>> BEGIN
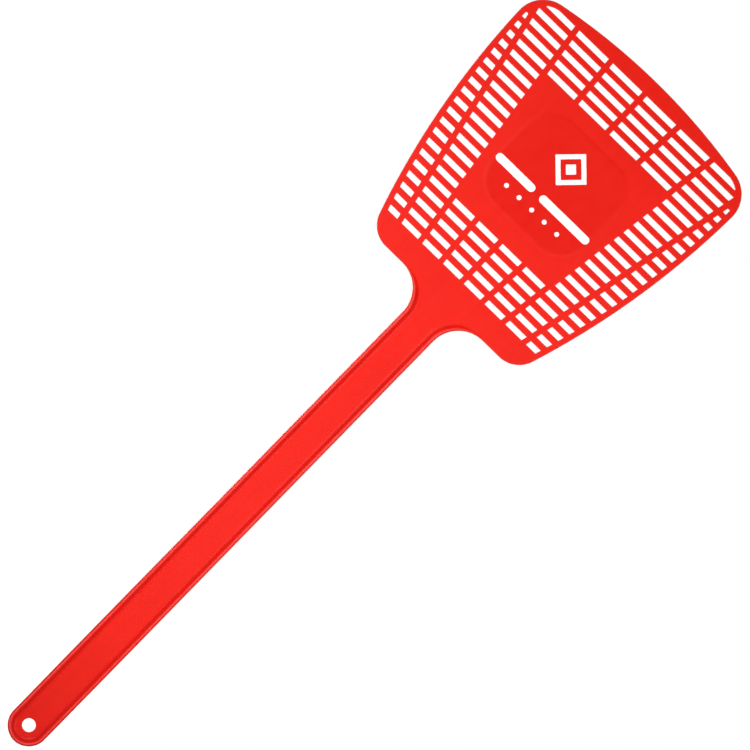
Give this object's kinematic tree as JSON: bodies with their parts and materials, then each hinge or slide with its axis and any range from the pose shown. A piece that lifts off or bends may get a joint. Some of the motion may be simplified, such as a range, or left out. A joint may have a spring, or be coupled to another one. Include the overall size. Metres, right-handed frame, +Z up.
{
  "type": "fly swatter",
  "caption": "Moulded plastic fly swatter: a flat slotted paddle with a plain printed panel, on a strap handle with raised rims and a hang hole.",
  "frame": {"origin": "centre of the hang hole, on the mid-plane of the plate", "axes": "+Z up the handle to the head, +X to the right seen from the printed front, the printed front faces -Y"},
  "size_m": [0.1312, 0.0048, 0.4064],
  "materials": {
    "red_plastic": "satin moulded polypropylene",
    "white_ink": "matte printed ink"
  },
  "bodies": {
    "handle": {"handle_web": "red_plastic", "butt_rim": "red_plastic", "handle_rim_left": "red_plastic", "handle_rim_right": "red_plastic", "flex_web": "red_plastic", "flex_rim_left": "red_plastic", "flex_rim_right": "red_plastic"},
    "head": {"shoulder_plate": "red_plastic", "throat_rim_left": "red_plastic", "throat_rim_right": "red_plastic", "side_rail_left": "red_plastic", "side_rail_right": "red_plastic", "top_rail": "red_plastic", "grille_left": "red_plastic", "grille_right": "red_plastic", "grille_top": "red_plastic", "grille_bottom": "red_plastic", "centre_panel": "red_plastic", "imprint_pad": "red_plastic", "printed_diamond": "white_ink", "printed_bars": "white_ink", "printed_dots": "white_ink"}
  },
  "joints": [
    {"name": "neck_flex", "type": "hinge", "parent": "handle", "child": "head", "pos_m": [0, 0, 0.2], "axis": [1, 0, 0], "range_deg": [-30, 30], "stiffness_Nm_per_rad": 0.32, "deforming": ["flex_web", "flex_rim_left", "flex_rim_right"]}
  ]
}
>> END
» **Instructions for the task**: Repeat the listing in full, keeping every line exactly as it is.

» **Result below**:
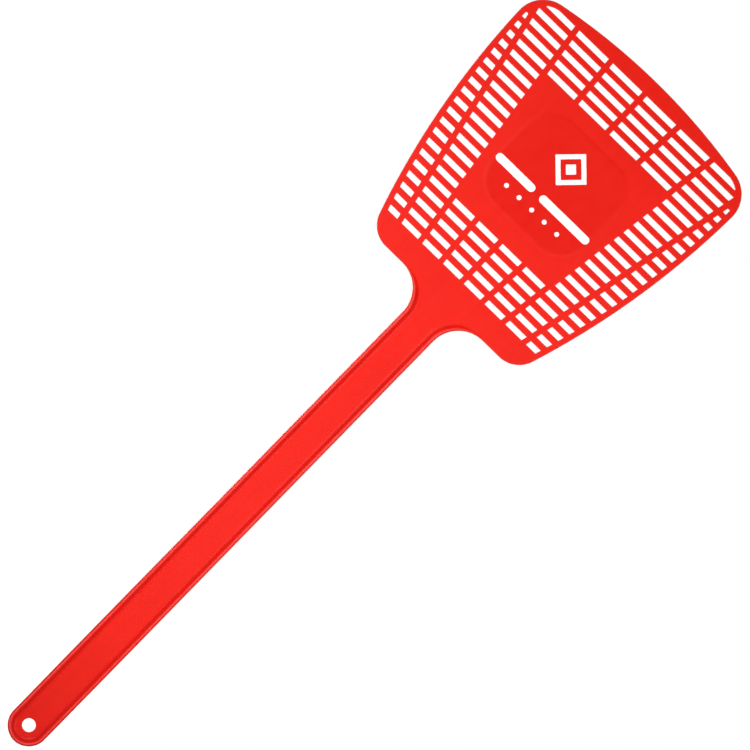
Give this object's kinematic tree as JSON: bodies with their parts and materials, then each hinge or slide with its axis and any range from the pose shown. A piece that lifts off or bends may get a joint. Some of the motion may be simplified, such as a range, or left out. A joint may have a spring, or be coupled to another one. Include the overall size. Metres, right-handed frame, +Z up.
{
  "type": "fly swatter",
  "caption": "Moulded plastic fly swatter: a flat slotted paddle with a plain printed panel, on a strap handle with raised rims and a hang hole.",
  "frame": {"origin": "centre of the hang hole, on the mid-plane of the plate", "axes": "+Z up the handle to the head, +X to the right seen from the printed front, the printed front faces -Y"},
  "size_m": [0.1312, 0.0048, 0.4064],
  "materials": {
    "red_plastic": "satin moulded polypropylene",
    "white_ink": "matte printed ink"
  },
  "bodies": {
    "handle": {"handle_web": "red_plastic", "butt_rim": "red_plastic", "handle_rim_left": "red_plastic", "handle_rim_right": "red_plastic", "flex_web": "red_plastic", "flex_rim_left": "red_plastic", "flex_rim_right": "red_plastic"},
    "head": {"shoulder_plate": "red_plastic", "throat_rim_left": "red_plastic", "throat_rim_right": "red_plastic", "side_rail_left": "red_plastic", "side_rail_right": "red_plastic", "top_rail": "red_plastic", "grille_left": "red_plastic", "grille_right": "red_plastic", "grille_top": "red_plastic", "grille_bottom": "red_plastic", "centre_panel": "red_plastic", "imprint_pad": "red_plastic", "printed_diamond": "white_ink", "printed_bars": "white_ink", "printed_dots": "white_ink"}
  },
  "joints": [
    {"name": "neck_flex", "type": "hinge", "parent": "handle", "child": "head", "pos_m": [0, 0, 0.2], "axis": [1, 0, 0], "range_deg": [-30, 30], "stiffness_Nm_per_rad": 0.32, "deforming": ["flex_web", "flex_rim_left", "flex_rim_right"]}
  ]
}